Information provided:
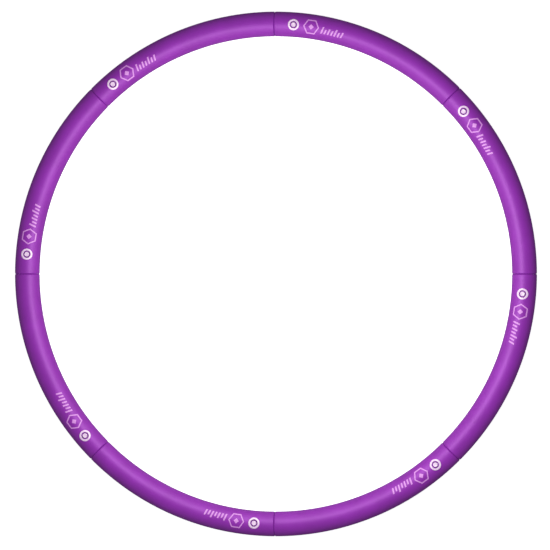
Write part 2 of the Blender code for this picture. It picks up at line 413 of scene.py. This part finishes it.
def skin_rings(bm, rings, closed_long=False):
    """Faces between each ring of vertices and the next, every ring closed on itself."""
    pairs = list(zip(rings, rings[1:]))
    if closed_long:
        pairs.append((rings[-1], rings[0]))
    for ring, following in pairs:
        for k in range(len(ring)):
            after = (k + 1) % len(ring)
            bm.faces.new((ring[k], ring[after], following[after], following[k]))


def combine(obj, operation, other):
    """Joins or cuts the object with the other one, applies the result and removes the other."""
    modifier = obj.modifiers.new("combine", "BOOLEAN")
    modifier.operation = operation
    modifier.solver = "EXACT"
    modifier.object = other
    bpy.context.view_layer.update()
    evaluated = obj.evaluated_get(bpy.context.evaluated_depsgraph_get())
    mesh = bpy.data.meshes.new_from_object(evaluated)
    bm = bmesh.new()
    bm.from_mesh(mesh)
    bmesh.ops.remove_doubles(bm, verts=bm.verts, dist=WELD)
    bm.to_mesh(mesh)
    bm.free()
    obj.modifiers.clear()
    obj.data = mesh
    bpy.data.objects.remove(other, do_unlink=True)


def smooth(mesh, angle):
    """Smooth shading, with sharp edges where two faces meet at more than the angle in degrees."""
    mesh.shade_smooth()
    mesh.set_sharp_from_angle(angle=radians(angle))


def rounded(centre, radius):
    """Points of an outline's quarter turn about centre, from its top to its outer side."""
    angles = [radians(90 - 90 * k / END_ROUND) for k in range(END_ROUND + 1)]
    return [(centre[0] + radius * cos(a), centre[1] + radius * sin(a)) for a in angles]


def turned(name, outline, material):
    """An outline of (radius, height) points turned about Z. On the axis, a ring is one point."""
    bm = bmesh.new()
    rings = []
    for radius, height in outline:
        if radius == 0:
            rings.append([bm.verts.new((0, 0, height))])
            continue
        angles = [2 * pi * k / TURN_ROUND for k in range(TURN_ROUND)]
        rings.append([bm.verts.new((radius * cos(a), radius * sin(a), height)) for a in angles])
    for ring, following in zip(rings, rings[1:]):
        for k in range(TURN_ROUND):
            corners = [
                ring[k % len(ring)],
                ring[(k + 1) % len(ring)],
                following[(k + 1) % len(following)],
                following[k % len(following)],
            ]
            bm.faces.new(list(dict.fromkeys(corners)))
    return new_object(name, bm, material)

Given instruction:
From the first line of the data above to the line holding "return [(centre[0] +", reproduce each line exactly; emit no other lines.

Answer below:
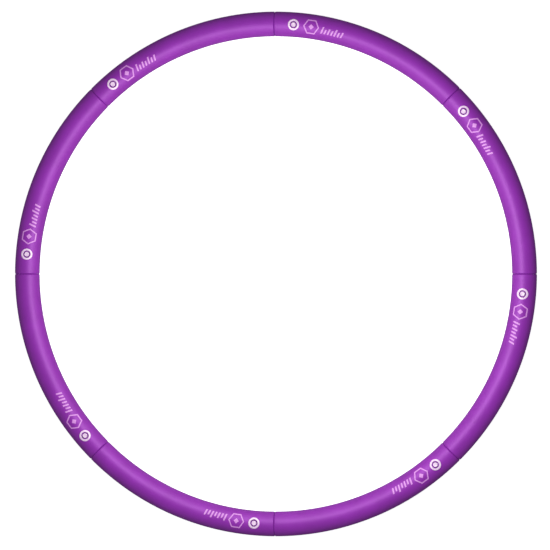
Write part 2 of the Blender code for this picture. It picks up at line 413 of scene.py. This part finishes it.
def skin_rings(bm, rings, closed_long=False):
    """Faces between each ring of vertices and the next, every ring closed on itself."""
    pairs = list(zip(rings, rings[1:]))
    if closed_long:
        pairs.append((rings[-1], rings[0]))
    for ring, following in pairs:
        for k in range(len(ring)):
            after = (k + 1) % len(ring)
            bm.faces.new((ring[k], ring[after], following[after], following[k]))


def combine(obj, operation, other):
    """Joins or cuts the object with the other one, applies the result and removes the other."""
    modifier = obj.modifiers.new("combine", "BOOLEAN")
    modifier.operation = operation
    modifier.solver = "EXACT"
    modifier.object = other
    bpy.context.view_layer.update()
    evaluated = obj.evaluated_get(bpy.context.evaluated_depsgraph_get())
    mesh = bpy.data.meshes.new_from_object(evaluated)
    bm = bmesh.new()
    bm.from_mesh(mesh)
    bmesh.ops.remove_doubles(bm, verts=bm.verts, dist=WELD)
    bm.to_mesh(mesh)
    bm.free()
    obj.modifiers.clear()
    obj.data = mesh
    bpy.data.objects.remove(other, do_unlink=True)


def smooth(mesh, angle):
    """Smooth shading, with sharp edges where two faces meet at more than the angle in degrees."""
    mesh.shade_smooth()
    mesh.set_sharp_from_angle(angle=radians(angle))


def rounded(centre, radius):
    """Points of an outline's quarter turn about centre, from its top to its outer side."""
    angles = [radians(90 - 90 * k / END_ROUND) for k in range(END_ROUND + 1)]
    return [(centre[0] + radius * cos(a), centre[1] + radius * sin(a)) for a in angles]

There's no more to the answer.